◆ **Written instruction**
Every line in the listing below from the one with "for side in" through the one with "obj.matrix_parent_inverse = Matrix.Identity(4)" is to be reproduced exactly, both ends included; leave out the rest.

◆ **Working data**
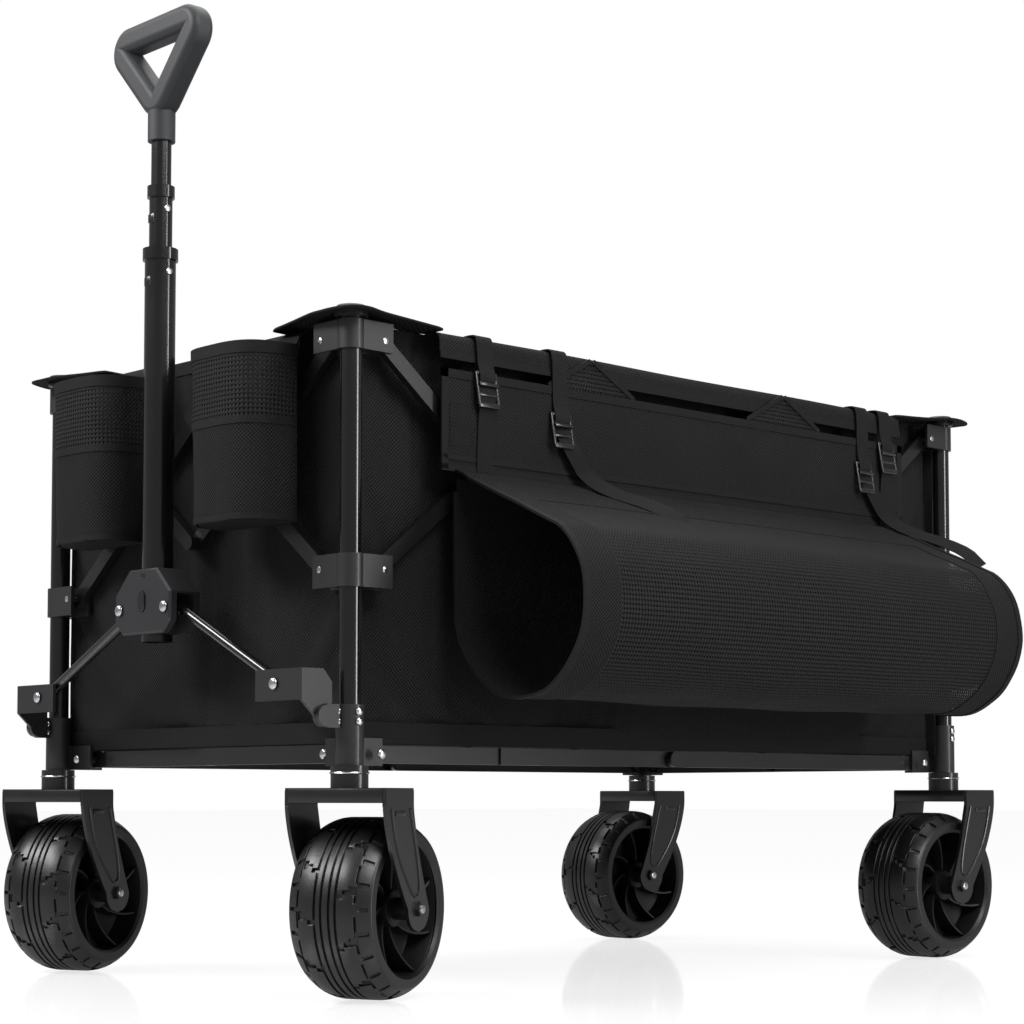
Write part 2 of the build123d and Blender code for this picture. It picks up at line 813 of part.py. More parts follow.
def make_organizer():
    """The side panel on its straps, and the sling sleeve below it."""
    face = half_x + panel_stand
    wall_face = half_x - wall_offset + seat_gap
    section = Plane(origin=(0, sling_half_length, 0), x_dir=(1, 0, 0), z_dir=(0, -1, 0))
    middle_x = face + sling_r
    with BuildPart() as organizer:
        low = (face, -panel_half_length, panel_bottom - seam_overlap)
        high = (face + cloth, panel_half_length, panel_top)
        add(slab(low, high))
        for y in strap_places:
            near, far = y - strap_width / 2, y + strap_width / 2
            add(slab((face, near, panel_top), (face + cloth, far, tab_z + cloth)))
            add(slab((wall_face, near, tab_z), (face, far, tab_z + cloth)))
        for r, mode in ((sling_r, Mode.ADD), (sling_r - cloth, Mode.SUBTRACT)):
            inset = sling_r - r
            reach = panel_bottom - sling_z - inset * 3
            touch = atan2(r, reach)
            with BuildSketch(section):
                with Locations((middle_x, sling_z)):
                    Circle(r)
                with BuildLine():
                    Polyline(
                        (face + inset, panel_bottom - inset * 3),
                        (face + inset, sling_z),
                        (middle_x + r * sin(2 * touch), sling_z + r * cos(2 * touch)),
                        close=True,
                    )
                make_face()
            extrude(amount=2 * sling_half_length, mode=mode)
    return organizer


upper_tube_top = grip_neck_bottom + collar_height

for corner in corners:
    save(make_post(corner), f"post_{corner}")
    save(make_slider(corner), f"slider_{corner}")
    for rail_name, half_rail in make_rails(corner):
        save(half_rail, rail_name)
    turn = front_caster_turn if corner.startswith("front") else rear_caster_turn
    facing = radians(turn)
    base = Plane(origin=corner_point(corner), x_dir=(cos(facing), sin(facing), 0))
    save(make_fork(base), f"caster_fork_{corner}")
    save(make_wheel(base), f"wheel_{corner}")

for side in sides:
    for bar_name, bar in make_bars(side):
        save(bar, bar_name)

for corner in ("front_right", "front_left"):
    hand = corner.split("_")[1]
    save(make_tilt_bracket(corner), f"handle_bracket_{hand}")
    save(make_strut(corner), f"handle_strut_{hand}")

save(make_handle_hub(), "handle_hub")
save(make_release_button(), "handle_release_button")
save(
    make_tube(lower_tube_r, lower_tube_wall, lower_tube_bottom, lower_tube_top, mid_tube_r + slide_clearance),
    "handle_lower_tube",
)
save(
    make_tube(
        mid_tube_r,
        mid_tube_wall,
        mid_tube_bottom,
        mid_tube_top,
        upper_tube_r + slide_clearance,
        lower_tube_r - lower_tube_wall - slide_clearance,
    ),
    "handle_middle_tube",
)
save(make_tube(upper_tube_r, upper_tube_wall, upper_tube_bottom, upper_tube_top), "handle_upper_tube")
save(make_grip(), "handle_grip")

save(make_wall("front_right"), "bag_wall_right")
save(make_wall("front_left"), "bag_wall_front")
save(make_wall("rear_left"), "bag_wall_left")
save(make_wall("rear_right"), "bag_wall_rear")
save(make_floor(), "bag_floor")
save(make_organizer(), "side_organizer")

print(f"bars: post arm {post_arm:.1f}, end arm {end_arm:.1f}, side arm {side_arm:.1f}, crossing z {cross_z:.1f}")
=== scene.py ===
"""Looks of the folding camp wagon: finishes, cloth, wheels, fittings, camera and light."""

import logging
import math
from dataclasses import dataclass
from enum import Enum
from typing import Callable, Iterable, Optional, Sequence

import bpy
from mathutils import Matrix, Vector, noise


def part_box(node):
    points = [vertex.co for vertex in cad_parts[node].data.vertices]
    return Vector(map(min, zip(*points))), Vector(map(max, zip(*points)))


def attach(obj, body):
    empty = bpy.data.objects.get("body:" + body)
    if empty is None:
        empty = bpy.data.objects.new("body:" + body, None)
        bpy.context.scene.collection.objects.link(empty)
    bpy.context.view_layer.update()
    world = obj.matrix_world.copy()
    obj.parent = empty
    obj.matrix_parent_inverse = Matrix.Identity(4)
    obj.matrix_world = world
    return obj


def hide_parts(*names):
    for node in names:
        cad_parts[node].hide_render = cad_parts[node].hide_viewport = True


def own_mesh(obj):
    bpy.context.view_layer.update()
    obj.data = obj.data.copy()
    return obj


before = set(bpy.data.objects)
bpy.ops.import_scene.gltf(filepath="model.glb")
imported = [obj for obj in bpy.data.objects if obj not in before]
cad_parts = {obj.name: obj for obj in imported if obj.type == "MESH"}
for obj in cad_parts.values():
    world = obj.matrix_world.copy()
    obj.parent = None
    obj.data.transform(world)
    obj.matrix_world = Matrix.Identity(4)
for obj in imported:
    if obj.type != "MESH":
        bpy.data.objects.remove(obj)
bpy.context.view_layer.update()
LOG = logging.getLogger("camp_wagon")

HALF_X = 0.2965
HALF_Y = 0.5475
HANDLE_Y = -0.600
RIM_Z = 0.757
FLOOR_Z = 0.2833
WALL_IN = 0.015
TOP_PIVOT_Z = 0.736
EAR = 0.038
LEAN = math.radians(38.5)
LENGTH_KEEP = 0.49
WIDTH_KEEP = 0.51
CORNERS = {
    "front_right": (1, -1),
    "front_left": (-1, -1),
    "rear_right": (1, 1),
    "rear_left": (-1, 1),
}
Point = tuple[float, float, float]
Colour = tuple[float, float, float]


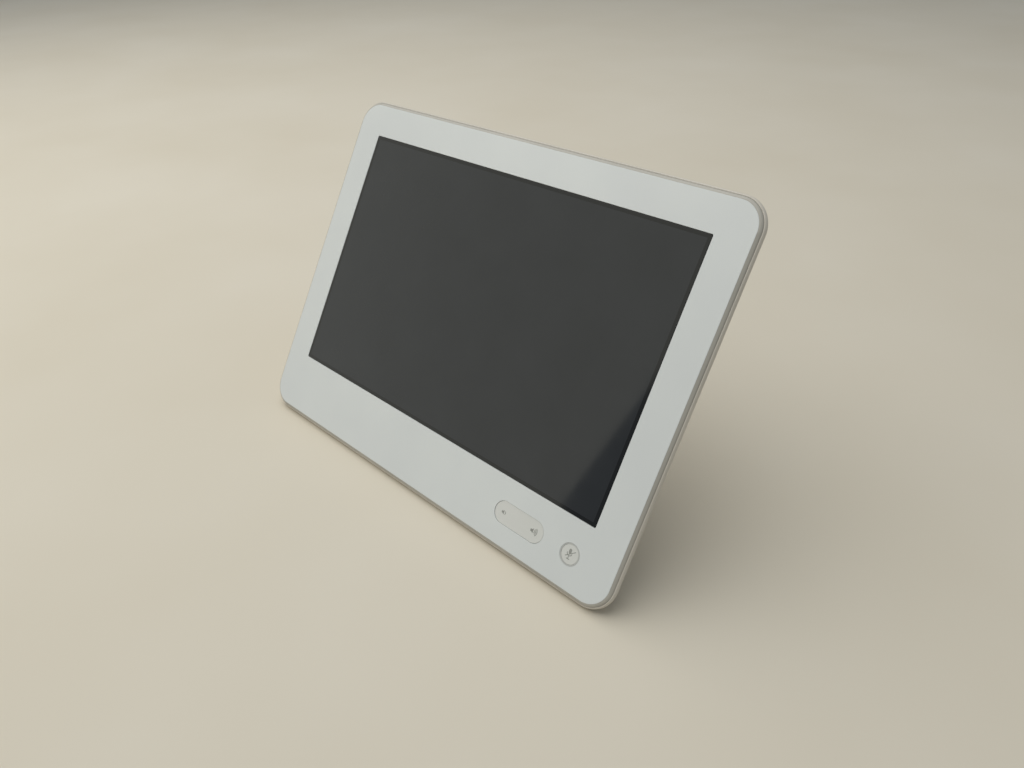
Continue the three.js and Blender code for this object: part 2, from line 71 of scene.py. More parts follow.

◆ **Result below**
for side in sides:
    for bar_name, bar in make_bars(side):
        save(bar, bar_name)

for corner in ("front_right", "front_left"):
    hand = corner.split("_")[1]
    save(make_tilt_bracket(corner), f"handle_bracket_{hand}")
    save(make_strut(corner), f"handle_strut_{hand}")

save(make_handle_hub(), "handle_hub")
save(make_release_button(), "handle_release_button")
save(
    make_tube(lower_tube_r, lower_tube_wall, lower_tube_bottom, lower_tube_top, mid_tube_r + slide_clearance),
    "handle_lower_tube",
)
save(
    make_tube(
        mid_tube_r,
        mid_tube_wall,
        mid_tube_bottom,
        mid_tube_top,
        upper_tube_r + slide_clearance,
        lower_tube_r - lower_tube_wall - slide_clearance,
    ),
    "handle_middle_tube",
)
save(make_tube(upper_tube_r, upper_tube_wall, upper_tube_bottom, upper_tube_top), "handle_upper_tube")
save(make_grip(), "handle_grip")

save(make_wall("front_right"), "bag_wall_right")
save(make_wall("front_left"), "bag_wall_front")
save(make_wall("rear_left"), "bag_wall_left")
save(make_wall("rear_right"), "bag_wall_rear")
save(make_floor(), "bag_floor")
save(make_organizer(), "side_organizer")

print(f"bars: post arm {post_arm:.1f}, end arm {end_arm:.1f}, side arm {side_arm:.1f}, crossing z {cross_z:.1f}")
=== scene.py ===
"""Looks of the folding camp wagon: finishes, cloth, wheels, fittings, camera and light."""

import logging
import math
from dataclasses import dataclass
from enum import Enum
from typing import Callable, Iterable, Optional, Sequence

import bpy
from mathutils import Matrix, Vector, noise


def part_box(node):
    points = [vertex.co for vertex in cad_parts[node].data.vertices]
    return Vector(map(min, zip(*points))), Vector(map(max, zip(*points)))


def attach(obj, body):
    empty = bpy.data.objects.get("body:" + body)
    if empty is None:
        empty = bpy.data.objects.new("body:" + body, None)
        bpy.context.scene.collection.objects.link(empty)
    bpy.context.view_layer.update()
    world = obj.matrix_world.copy()
    obj.parent = empty
    obj.matrix_parent_inverse = Matrix.Identity(4)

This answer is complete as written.